Salió más deslenguado que un perico de arrabal
El prurito social que lleva a condenar la vulgaridad en el lenguaje cotidiano olvida el principio esencial de que el idioma español tiene su origen en la vulgarización del latín.
-¡Eres un lamebotas!
-¡No voy a aceptar estas mamadas!
-¡Cállate, pendejo!
De los debates en el Senado de México
Yo soy, y no es noticia, un hombre mal hablado.
En este país, un hombre mal hablado es aquel que no hace diferencia entre la forma en que se expresa en reuniones públicas y la que usa en círculos más íntimos, de sus seres cercanos. En otras palabras, es una persona vulgar, que usa para comunicarse los giros e inflexiones del vulgo, esto es, el pueblo.
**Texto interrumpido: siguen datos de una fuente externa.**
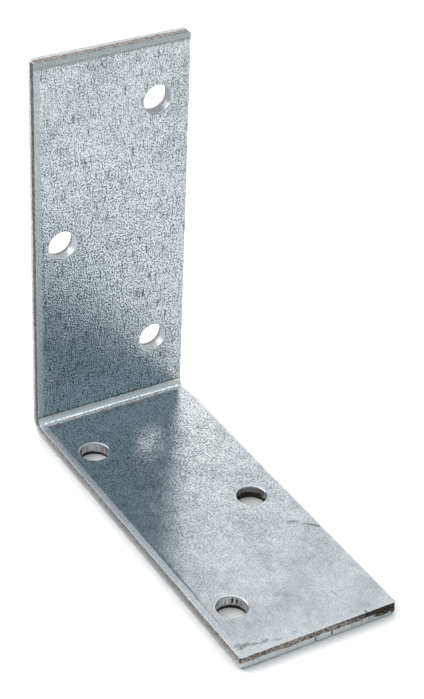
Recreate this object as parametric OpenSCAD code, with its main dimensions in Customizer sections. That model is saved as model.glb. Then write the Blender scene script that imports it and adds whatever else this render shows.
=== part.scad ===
// Corner brace bracket: one galvanised strip, pierced with staggered screw holes and folded square.
// Millimetres, +Z up. The base leg lies on z = 0 and the upright stands at the +Y end.

/* [Strip] */
// Width of the strip
strip_width = 25.4; // [15:0.1:60]
// Sheet thickness
thickness = 2.2; // [1:0.1:5]
// Length of the upright, from the outer corner to its free end
upright_length = 63.5; // [35:0.5:160]
// Length of the base leg, from the outer corner to its free end
base_length = 63.5; // [35:0.5:160]

/* [Fold] */
// Radius inside the fold
inside_radius = 0.9; // [0.3:0.1:5]

/* [Holes] */
// Diameter of each screw hole
hole_diameter = 4.5; // [3:0.1:10]
// Outer corner to the centre of the hole nearest the fold
hole_from_corner = 12.5; // [7:0.1:40]
// Free end to the centre of the hole nearest it
hole_from_end = 9.8; // [5:0.1:30]
// Left edge of the strip to the left row of holes
hole_from_left = 4.5; // [3:0.1:15]
// Right edge of the strip to the right row of holes
hole_from_right = 5.3; // [3:0.1:15]
// Radius of the rolled rim where the punch went in
rim_radius = 0.2; // [0.05:0.05:0.6]
// Depth of the torn zone where the punch came out
tear_depth = 0.7; // [0.2:0.1:1.5]
// How far the torn zone opens, on the radius
tear_flare = 0.12; // [0:0.01:0.3]

/* [Edges] */
// Radius that the blanking die rolled on the outer face's edges
die_roll = 0.45; // [0.1:0.05:1]
// Width of the pressed margin around the inner face
margin_width = 1.0; // [0.3:0.1:3]
// Drop of the margin at the very edge
margin_drop = 0.08; // [0.02:0.01:0.3]
// Corner radius of the flat blank
blank_corner = 0.4; // [0.1:0.1:3]

/* [Output] */
// Which node to build

/* [Hidden] */
$fn = 96;
past = 1; // cutters run this far past what they cut
outside_radius = inside_radius + thickness;
hole_radius = hole_diameter / 2;
half_width = strip_width / 2;
left_row = -half_width + hole_from_left;
right_row = half_width - hole_from_right;
back_y = base_length / 2;

// Fills the square corner outside a rounded edge, in 2-D, with the corner itself at the origin.
module corner_waste(r) {
    difference() {
        translate([-past, -past]) square(r + past);
        translate([r, r]) circle(r);
    }
}

// The strip's cross-section: X across the strip, Y from the outer face (0) to the inner face.
module strip_section() {
    difference() {
        polygon([
            [-half_width, 0], [half_width, 0],
            [half_width, thickness - margin_drop], [half_width - margin_width, thickness],
            [-half_width + margin_width, thickness], [-half_width, thickness - margin_drop]
        ]);
        translate([-half_width, 0]) corner_waste(die_roll);
        translate([half_width, 0]) mirror([1, 0]) corner_waste(die_roll);
    }
}

// One punched hole on Z: torn at the outer face, straight through the middle, rolled at the inner face.
module punched_hole() {
    rotate_extrude() {
        difference() {
            polygon([
                [0, -past], [hole_radius + tear_flare, -past], [hole_radius + tear_flare, 0],
                [hole_radius, tear_depth], [hole_radius, thickness - rim_radius],
                [hole_radius + rim_radius, thickness - rim_radius],
                [hole_radius + rim_radius, thickness + past], [0, thickness + past]
            ]);
            translate([hole_radius + rim_radius, thickness - rim_radius]) circle(rim_radius);
        }
    }
}

// What the blanking die took off a free end: the rolled edge, the margin's slope and both blank corners.
module end_waste(leg_length) {
    translate([-half_width - past, leg_length, 0]) rotate([0, 90, 0])
        linear_extrude(strip_width + 2 * past) rotate([0, 0, 180]) corner_waste(die_roll);
    translate([-half_width - past, leg_length, thickness]) rotate([0, 90, 0])
        linear_extrude(strip_width + 2 * past)
            polygon([
                [margin_drop, 0], [0, -margin_width], [-past, -margin_width],
                [-past, past], [margin_drop, past]
            ]);
    for (side = [0, 1])
        mirror([side, 0, 0]) translate([-half_width, leg_length, -past]) mirror([0, 1, 0])
            linear_extrude(thickness + 2 * past) corner_waste(blank_corner);
}

// A leg lying flat: X across, Y away from the outer corner, Z from the outer face to the inner face.
// near_row and far_row say which row the first and last holes, and the middle hole, lie in.
module leg(leg_length, near_row, far_row) {
    last_hole = leg_length - hole_from_end;
    middle_hole = (hole_from_corner + last_hole) / 2;
    difference() {
        translate([0, leg_length, 0]) rotate([90, 0, 0])
            linear_extrude(leg_length - outside_radius) strip_section();
        end_waste(leg_length);
        translate([near_row, hole_from_corner, 0]) punched_hole();
        translate([far_row, middle_hole, 0]) punched_hole();
        translate([near_row, last_hole, 0]) punched_hole();
    }
}

// The quarter turn between the legs, about the fold's own axis.
module fold() {
    rotate([0, 90, 0]) rotate_extrude(angle = 90)
        translate([outside_radius, 0]) rotate([0, 0, 90]) strip_section();
}

module bracket() {
    color([0.74, 0.77, 0.78]) {
        union() {
            translate([0, back_y, 0]) rotate([90, 0, 0]) leg(upright_length, right_row, left_row);
            translate([0, back_y, 0]) mirror([0, 1, 0]) leg(base_length, left_row, right_row);
            translate([0, back_y - outside_radius, outside_radius]) fold();
        }
    }
}

bracket();
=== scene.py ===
"""Corner brace bracket: a galvanised strip, pierced, blanked and folded square, on a pale studio floor.

The strip is worked out flat, in millimetres: across its width, along its length and up through its
thickness from the outer face to the inner one. Then it is folded and put into metres.
"""

import logging
import math
from dataclasses import dataclass, field
from enum import Enum
from typing import Any, Sequence

import bpy
import numpy as np
from mathutils import Matrix, Vector


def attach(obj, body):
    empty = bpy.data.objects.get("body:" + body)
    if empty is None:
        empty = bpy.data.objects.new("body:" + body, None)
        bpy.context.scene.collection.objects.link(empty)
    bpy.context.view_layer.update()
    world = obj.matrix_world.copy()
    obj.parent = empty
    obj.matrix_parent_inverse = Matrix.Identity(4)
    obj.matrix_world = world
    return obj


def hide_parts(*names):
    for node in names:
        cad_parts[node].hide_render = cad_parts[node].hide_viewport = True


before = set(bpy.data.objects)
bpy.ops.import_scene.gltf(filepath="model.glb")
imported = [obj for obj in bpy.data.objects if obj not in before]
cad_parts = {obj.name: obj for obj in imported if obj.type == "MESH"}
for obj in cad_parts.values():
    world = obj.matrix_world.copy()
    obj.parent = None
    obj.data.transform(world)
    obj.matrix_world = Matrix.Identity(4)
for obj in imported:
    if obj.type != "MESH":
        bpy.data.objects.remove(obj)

LOG = logging.getLogger("corner_brace")
MM = 0.001
QUARTER_TURN = math.pi / 2
FULL_TURN = 360.0
UV_NAME = "strip"
NOISE_LATTICE = 128
SLACK = 1e-6

Array = np.ndarray
Colour = tuple[float, float, float, float]
Range = tuple[float, float]


class Leg(Enum):
    """The two legs of the bracket."""

    BASE = "base"
    UPRIGHT = "upright"


class Cut(Enum):
    """Vertex attributes that say how a patch of the surface was made."""

    TORN = "torn"
    BURNISHED = "burnished"
    RIM = "rim"
    SOOT = "soot"


# ---------------------------------------------------------------- numpy helpers


def joined_lines(start: float, *runs: tuple[float, int]) -> Array:
    """Grid lines along one direction, as runs of even spacing joined end to end.

    Args:
        start: The first line.
        runs: For each run, where it stops and how many cells it has.

    Returns:
        The positions of all lines, in order.
    """
    parts = [np.array([start])]
    for stop, cells in runs:
        parts.append(np.linspace(parts[-1][-1], stop, cells + 1)[1:])
    return np.concatenate(parts)


def ease(share: Array) -> Array:
    """The cubic ease from 0 to 1: three times the share's square, less twice its cube."""
    return share * share * (3 - 2 * share)


def half_up(value: Any) -> Any:
    """The number halfway between a value and 1."""
    return 0.5 + 0.5 * value


def scaled(span: Range, size: float) -> Range:
    """A range that is given as shares of a size."""
    return span[0] * size, span[1] * size


def shifted(span: Range, start: float) -> Range:
    """A range that is given from a start."""
    return start + span[0], start + span[1]


def value_noise(across: Array, along: Array, cell: float, seed: int) -> Array:
    """Smooth noise on a plane: random heights on a square lattice, blended by a cubic ease between them.

    Args:
        across: First coordinate of each point.
        along: Second coordinate of each point.
        cell: Lattice spacing.
        seed: Seed of the lattice.

    Returns:
        One value from -1 to 1 for each point.
    """
    side = NOISE_LATTICE
    heights = np.random.default_rng(seed).uniform(-1.0, 1.0, (side, side))
    a, b = np.asarray(across) / cell + side, np.asarray(along) / cell + side
    i, j = np.floor(a).astype(int), np.floor(b).astype(int)
    u, v = ease(a - i), ease(b - j)
    i0, i1, j0, j1 = i % side, (i + 1) % side, j % side, (j + 1) % side
    low = heights[i0, j0] * (1 - u) + heights[i1, j0] * u
    high = heights[i0, j1] * (1 - u) + heights[i1, j1] * u
    return low * (1 - v) + high * v


def loop_noise(turn: Array, count: int, seed: int) -> Array:
    """Smooth noise round a closed loop: random heights at even steps, blended by a cubic ease.

    Args:
        turn: Place of each point round the loop, from 0 to 1.
        count: Number of steps round the loop.
        seed: Seed of the heights.

    Returns:
        One value from -1 to 1 for each point.
    """
    heights = np.random.default_rng(seed).uniform(-1.0, 1.0, count)
    a = np.asarray(turn) * count
    i = np.floor(a).astype(int)
    u = ease(a - i)
    return heights[i % count] * (1 - u) + heights[(i + 1) % count] * u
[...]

El prurito social que lleva a condenar la vulgaridad en el lenguaje cotidiano olvida el principio esencial de que el idioma español tiene su origen en la vulgarización del latín, como tantas otras lenguas.
Ayer escuché a Oribe Peralta, convertido por unos días en el ídolo de la afición futbolera, pero recién destronado apenas por Guillermo Ochoa, decir en transmisión nacional de la televisión que el resultado del partido tan esperado de México con Brasil en la Copa del Mundo, se debía a que le habían echado muchos huevos. Dos minutos después,Miguel Herrera, el entrenador de la Selección Mexicana de Futbol, confesó ante las mismas cámaras que al entrar al vestidor de sus muchachos lo primero que les iba a decir era “¡Esos son huevos, cabrones!”.
Tengo la ligera sospecha de que esta sociedad necesita reconsiderar lo que califica como habla correcta y mal hablar. Todos sabemos que, en estricto sentido, la diferencia radica solamente en el ámbito en el cual hacemos uso de nuestro idioma. Todos nosotros hemos escuchado furtivamente conversaciones de nuestras dignas damas cuando piensan que no las escucha nadie más que sus amigas, y el florido lenguaje que usan sería calificado en tiempos muy lejanos como de carretonero.
“Que eso no se dice, que eso no se toca”, canta Joan Manuel Serrat sobre las limitaciones que se imponen al niño para que deje de jugar con la pelota. Es evidente que todos los que fuimos niños dijimos todo lo que queríamos decir y tocamos todo aquello que nos llegó a las manos. Afortunadamente.
A diferencia de las cejas de mi estimado compañero don Pascal Beltrán del Río, director editorial del diario Excélsior, las mías no se arquean ante el desempeño verbal de los senadores mexicanos. Primero, porque un breve ejercicio de la memoria nos puede evocar no sólo imágenes de legisladores en trusa, obsequiándose un receptor de televisión o poniéndose en la cabeza una máscara de cerdo, por citar ejemplos recientes.
El asunto es que no les pagamos a diputados y senadores por darnos lecciones del bien decir. En teoría, les hemos entregado con entusiasmo ciudadano la representación de nuestros intereses y voluntades. En estos momentos deben estar, supuestamente, empeñados en diseñar leyes regulatorias de una importante reforma constitucional, de manera que los recursos de nuestro subsuelo beneficien a los mexicanos todos.